Objective: Reproduce each line bearing the word "bodies".

Given data:
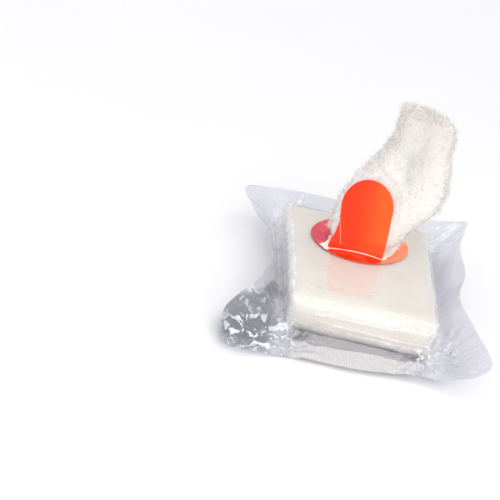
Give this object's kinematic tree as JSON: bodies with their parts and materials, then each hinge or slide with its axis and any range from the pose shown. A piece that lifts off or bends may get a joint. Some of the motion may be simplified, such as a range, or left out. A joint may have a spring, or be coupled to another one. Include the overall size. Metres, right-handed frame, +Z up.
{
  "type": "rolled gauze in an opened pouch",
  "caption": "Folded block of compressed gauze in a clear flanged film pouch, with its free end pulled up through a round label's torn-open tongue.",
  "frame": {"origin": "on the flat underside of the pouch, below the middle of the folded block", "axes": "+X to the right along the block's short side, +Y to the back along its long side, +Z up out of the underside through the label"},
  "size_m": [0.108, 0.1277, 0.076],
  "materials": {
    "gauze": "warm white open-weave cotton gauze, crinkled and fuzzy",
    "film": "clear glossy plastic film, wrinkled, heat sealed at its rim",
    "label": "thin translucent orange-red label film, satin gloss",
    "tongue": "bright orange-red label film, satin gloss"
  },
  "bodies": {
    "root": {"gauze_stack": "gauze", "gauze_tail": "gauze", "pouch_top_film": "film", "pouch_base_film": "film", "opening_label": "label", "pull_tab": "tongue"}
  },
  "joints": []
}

Expected answer:
Give this object's kinematic tree as JSON: bodies with their parts and materials, then each hinge or slide with its axis and any range from the pose shown. A piece that lifts off or bends may get a joint. Some of the motion may be simplified, such as a range, or left out. A joint may have a spring, or be coupled to another one. Include the overall size. Metres, right-handed frame, +Z up.
  "bodies": {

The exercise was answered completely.